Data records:
────────
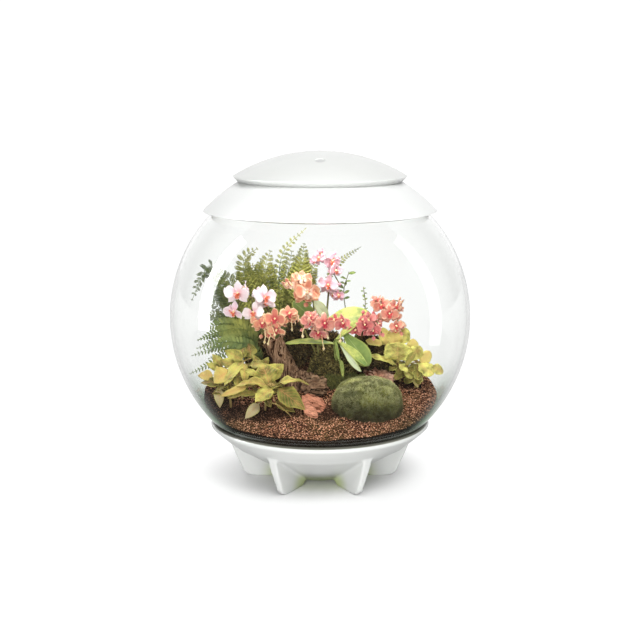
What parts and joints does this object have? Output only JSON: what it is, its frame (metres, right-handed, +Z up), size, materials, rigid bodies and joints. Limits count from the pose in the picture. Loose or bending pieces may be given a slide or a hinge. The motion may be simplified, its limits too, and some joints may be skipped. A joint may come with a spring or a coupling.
{
  "type": "glass globe terrarium with orchids",
  "caption": "Glass globe terrarium with a white lid, collar and finned stand, planted with orchids, ferns, foliage and moss on soil.",
  "frame": {"origin": "on the ground under the middle of the globe", "axes": "+Z up; -Y is the front that the planting faces; +X is to the right seen from the front"},
  "size_m": [0.3998, 0.3998, 0.442],
  "materials": {
    "white_plastic": "glossy white moulding",
    "button_plastic": "satin light grey",
    "clear_glass": "clear and polished, faint green at the edges",
    "soil": "loose reddish brown fibre and crumbs",
    "moss": "dense short moss, bright on top",
    "dark_moss": "dark damp moss",
    "driftwood": "weathered grey-brown grain",
    "red_bark": "flaky reddish bark",
    "brown_bark": "rough brown bark",
    "pink_bark": "crumbly pinkish bark",
    "fern_leaf": "matt green",
    "left_leaf": "yellow-green with orange veins",
    "right_leaf": "yellow-olive",
    "orchid_leaf": "waxy green",
    "sprig_leaf": "matt green",
    "petal_pink_white": "soft pink-white with a salmon lip",
    "petal_salmon": "salmon with cream edges",
    "petal_rose": "pink-red",
    "petal_red": "red-pink",
    "petal_far_salmon": "salmon pink",
    "petal_top_pink": "pink with a pale middle",
    "petal_centre_salmon": "salmon with a white middle"
  },
  "bodies": {
    "root": {"stand": "white_plastic", "globe": "clear_glass", "collar": "white_plastic", "lid": "white_plastic", "lid_button": "button_plastic", "soil": "soil", "moss_ball": "moss", "moss_mound": "dark_moss", "driftwood": "driftwood", "bark_front": "red_bark", "bark_brown": "brown_bark", "bark_back": "pink_bark", "fern_frond_1": "fern_leaf", "fern_frond_2": "fern_leaf", "fern_frond_3": "fern_leaf", "fern_frond_4": "fern_leaf", "fern_frond_5": "fern_leaf", "fern_frond_6": "fern_leaf", "fern_frond_7": "fern_leaf", "fern_frond_8": "fern_leaf", "fern_frond_9": "fern_leaf", "fern_frond_10": "fern_leaf", "fern_frond_11": "fern_leaf", "left_foliage_1": "left_leaf", "left_foliage_2": "left_leaf", "left_foliage_3": "left_leaf", "right_foliage_1": "right_leaf", "right_foliage_2": "right_leaf", "right_foliage_3": "right_leaf", "orchid_leaves_1": "orchid_leaf", "orchid_leaves_2": "orchid_leaf", "sprig_1": "sprig_leaf", "sprig_2": "sprig_leaf", "orchid_pink_white": "petal_pink_white", "orchid_salmon": "petal_salmon", "orchid_rose": "petal_rose", "orchid_red": "petal_red", "orchid_far_salmon": "petal_far_salmon", "orchid_top_pink": "petal_top_pink", "orchid_centre_salmon": "petal_centre_salmon", "stand_fin_1": "white_plastic", "stand_fin_2": "white_plastic", "stand_fin_3": "white_plastic", "stand_fin_4": "white_plastic", "stand_fin_5": "white_plastic", "stand_fin_6": "white_plastic"}
  },
  "joints": []
}
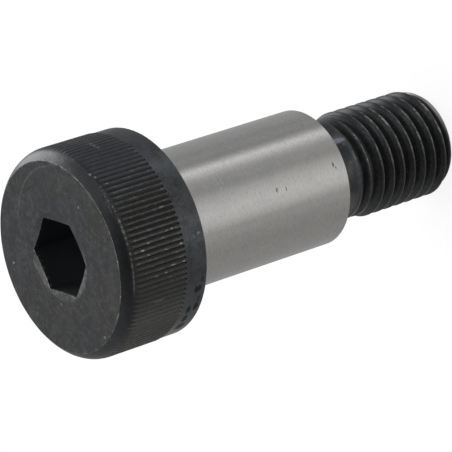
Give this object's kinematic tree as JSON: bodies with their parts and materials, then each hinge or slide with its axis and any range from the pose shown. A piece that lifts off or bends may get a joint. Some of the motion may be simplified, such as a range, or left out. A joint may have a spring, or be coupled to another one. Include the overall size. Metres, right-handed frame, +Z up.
{
  "type": "shoulder bolt",
  "caption": "Shoulder bolt standing on its thread end: knurled head with a hexagon socket, ground steel shoulder, short neck and coarse thread.",
  "frame": {"origin": "centre of the flat thread end, on the surface that the bolt stands on", "axes": "+Z up the bolt's axis to the head, +X through a corner of the hexagon socket"},
  "size_m": [0.03, 0.03, 0.066],
  "materials": {
    "steel": "black oxide on head, neck and thread, bright ground shoulder"
  },
  "bodies": {
    "root": {"shoulder_bolt": "steel"}
  },
  "joints": []
}
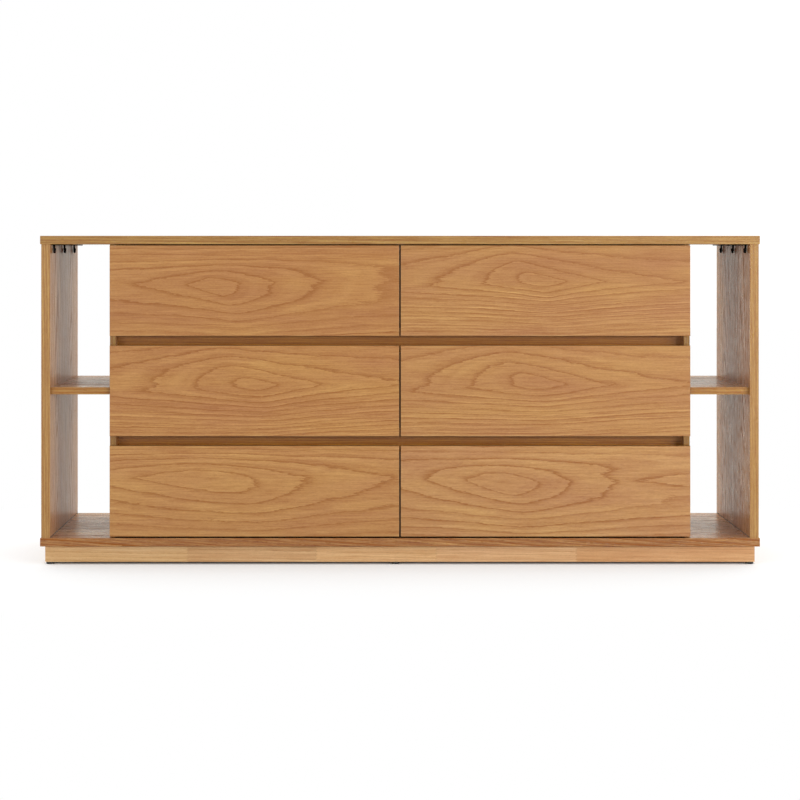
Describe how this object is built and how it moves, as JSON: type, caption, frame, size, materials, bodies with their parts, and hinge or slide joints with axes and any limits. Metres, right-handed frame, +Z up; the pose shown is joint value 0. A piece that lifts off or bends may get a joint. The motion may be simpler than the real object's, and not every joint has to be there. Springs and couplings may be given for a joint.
{
  "type": "six-drawer dresser",
  "caption": "Low wide oak veneer dresser with handle-less drawers in two columns, finger gaps between the rows, and an open bay with a shelf and hooks at each end.",
  "frame": {"origin": "on the floor, under the middle of the dresser", "axes": "+X to the right seen from the front, along the width; +Y from front to back; +Z up; the drawers open towards -Y"},
  "size_m": [1.8, 0.45, 0.823],
  "materials": {
    "oak_veneer": "satin lacquered oak veneer on board",
    "oak_solid": "satin lacquered solid oak",
    "drawer_box_wood": "satin lacquered birch boards",
    "back_board": "veneered thin board, satin",
    "beech_dowel": "raw turned beech",
    "black_steel": "matt black powder coat",
    "zinc_steel": "zinc-plated rolled steel",
    "black_plastic": "moulded matt plastic"
  },
  "bodies": {
    "carcass": {"top_panel": "oak_veneer", "bottom_panel": "oak_veneer", "left_end_panel": "oak_veneer", "right_end_panel": "oak_veneer", "left_case_side": "oak_veneer", "right_case_side": "oak_veneer", "centre_divider": "oak_veneer", "back_panel": "back_board", "left_open_shelf": "oak_veneer", "right_open_shelf": "oak_veneer", "lower_grip_rail": "oak_solid", "upper_grip_rail": "oak_solid", "plinth_front_board": "oak_solid", "plinth_back_board": "oak_solid", "plinth_end_boards": "oak_solid", "plinth_cross_rails": "oak_solid", "glide_feet": "black_plastic", "left_hook_rail": "black_steel", "right_hook_rail": "black_steel", "hanging_hooks": "black_steel", "hook_rail_screws": "black_steel", "back_panel_screws": "zinc_steel", "joint_dowels": "beech_dowel", "case_slide_channels": "zinc_steel"},
    "bottom_left_drawer": {"bottom_left_drawer_front": "oak_veneer", "bottom_left_drawer_sides": "drawer_box_wood", "bottom_left_drawer_ends": "drawer_box_wood", "bottom_left_drawer_bottom": "back_board", "bottom_left_drawer_slides": "zinc_steel"},
    "bottom_left_slide_middles": {"bottom_left_middle_slides": "zinc_steel"},
    "bottom_right_drawer": {"bottom_right_drawer_front": "oak_veneer", "bottom_right_drawer_sides": "drawer_box_wood", "bottom_right_drawer_ends": "drawer_box_wood", "bottom_right_drawer_bottom": "back_board", "bottom_right_drawer_slides": "zinc_steel"},
    "bottom_right_slide_middles": {"bottom_right_middle_slides": "zinc_steel"},
    "middle_left_drawer": {"middle_left_drawer_front": "oak_veneer", "middle_left_drawer_sides": "drawer_box_wood", "middle_left_drawer_ends": "drawer_box_wood", "middle_left_drawer_bottom": "back_board", "middle_left_drawer_slides": "zinc_steel"},
    "middle_left_slide_middles": {"middle_left_middle_slides": "zinc_steel"},
    "middle_right_drawer": {"middle_right_drawer_front": "oak_veneer", "middle_right_drawer_sides": "drawer_box_wood", "middle_right_drawer_ends": "drawer_box_wood", "middle_right_drawer_bottom": "back_board", "middle_right_drawer_slides": "zinc_steel"},
    "middle_right_slide_middles": {"middle_right_middle_slides": "zinc_steel"},
    "top_left_drawer": {"top_left_drawer_front": "oak_veneer", "top_left_drawer_sides": "drawer_box_wood", "top_left_drawer_ends": "drawer_box_wood", "top_left_drawer_bottom": "back_board", "top_left_drawer_slides": "zinc_steel"},
    "top_left_slide_middles": {"top_left_middle_slides": "zinc_steel"},
    "top_right_drawer": {"top_right_drawer_front": "oak_veneer", "top_right_drawer_sides": "drawer_box_wood", "top_right_drawer_ends": "drawer_box_wood", "top_right_drawer_bottom": "back_board", "top_right_drawer_slides": "zinc_steel"},
    "top_right_slide_middles": {"top_right_middle_slides": "zinc_steel"}
  },
  "joints": [
    {"name": "bottom_left_drawer_slide", "type": "slide", "parent": "carcass", "child": "bottom_left_drawer", "axis": [0, -1, 0], "range_m": [0, 0.38]},
    {"name": "bottom_left_middle_slide", "type": "slide", "parent": "carcass", "child": "bottom_left_slide_middles", "axis": [0, -1, 0], "range_m": [0, 0.19]},
    {"name": "bottom_right_drawer_slide", "type": "slide", "parent": "carcass", "child": "bottom_right_drawer", "axis": [0, -1, 0], "range_m": [0, 0.38]},
    {"name": "bottom_right_middle_slide", "type": "slide", "parent": "carcass", "child": "bottom_right_slide_middles", "axis": [0, -1, 0], "range_m": [0, 0.19]},
    {"name": "middle_left_drawer_slide", "type": "slide", "parent": "carcass", "child": "middle_left_drawer", "axis": [0, -1, 0], "range_m": [0, 0.38]},
    {"name": "middle_left_middle_slide", "type": "slide", "parent": "carcass", "child": "middle_left_slide_middles", "axis": [0, -1, 0], "range_m": [0, 0.19]},
    {"name": "middle_right_drawer_slide", "type": "slide", "parent": "carcass", "child": "middle_right_drawer", "axis": [0, -1, 0], "range_m": [0, 0.38]},
    {"name": "middle_right_middle_slide", "type": "slide", "parent": "carcass", "child": "middle_right_slide_middles", "axis": [0, -1, 0], "range_m": [0, 0.19]},
    {"name": "top_left_drawer_slide", "type": "slide", "parent": "carcass", "child": "top_left_drawer", "axis": [0, -1, 0], "range_m": [0, 0.38]},
    {"name": "top_left_middle_slide", "type": "slide", "parent": "carcass", "child": "top_left_slide_middles", "axis": [0, -1, 0], "range_m": [0, 0.19]},
    {"name": "top_right_drawer_slide", "type": "slide", "parent": "carcass", "child": "top_right_drawer", "axis": [0, -1, 0], "range_m": [0, 0.38]},
    {"name": "top_right_middle_slide", "type": "slide", "parent": "carcass", "child": "top_right_slide_middles", "axis": [0, -1, 0], "range_m": [0, 0.19]}
  ],
  "couplings": [
    {"joint": "bottom_left_middle_slide", "follows": "bottom_left_drawer_slide", "ratio": 0.5},
    {"joint": "bottom_right_middle_slide", "follows": "bottom_right_drawer_slide", "ratio": 0.5},
    {"joint": "middle_left_middle_slide", "follows": "middle_left_drawer_slide", "ratio": 0.5},
    {"joint": "middle_right_middle_slide", "follows": "middle_right_drawer_slide", "ratio": 0.5},
    {"joint": "top_left_middle_slide", "follows": "top_left_drawer_slide", "ratio": 0.5},
    {"joint": "top_right_middle_slide", "follows": "top_right_drawer_slide", "ratio": 0.5}
  ]
}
────────
• Problem: Look for the word "handed" in every line of the listing and copy the lines that have it.

• The response:
What parts and joints does this object have? Output only JSON: what it is, its frame (metres, right-handed, +Z up), size, materials, rigid bodies and joints. Limits count from the pose in the picture. Loose or bending pieces may be given a slide or a hinge. The motion may be simplified, its limits too, and some joints may be skipped. A joint may come with a spring or a coupling.
Give this object's kinematic tree as JSON: bodies with their parts and materials, then each hinge or slide with its axis and any range from the pose shown. A piece that lifts off or bends may get a joint. Some of the motion may be simplified, such as a range, or left out. A joint may have a spring, or be coupled to another one. Include the overall size. Metres, right-handed frame, +Z up.
Describe how this object is built and how it moves, as JSON: type, caption, frame, size, materials, bodies with their parts, and hinge or slide joints with axes and any limits. Metres, right-handed frame, +Z up; the pose shown is joint value 0. A piece that lifts off or bends may get a joint. The motion may be simpler than the real object's, and not every joint has to be there. Springs and couplings may be given for a joint.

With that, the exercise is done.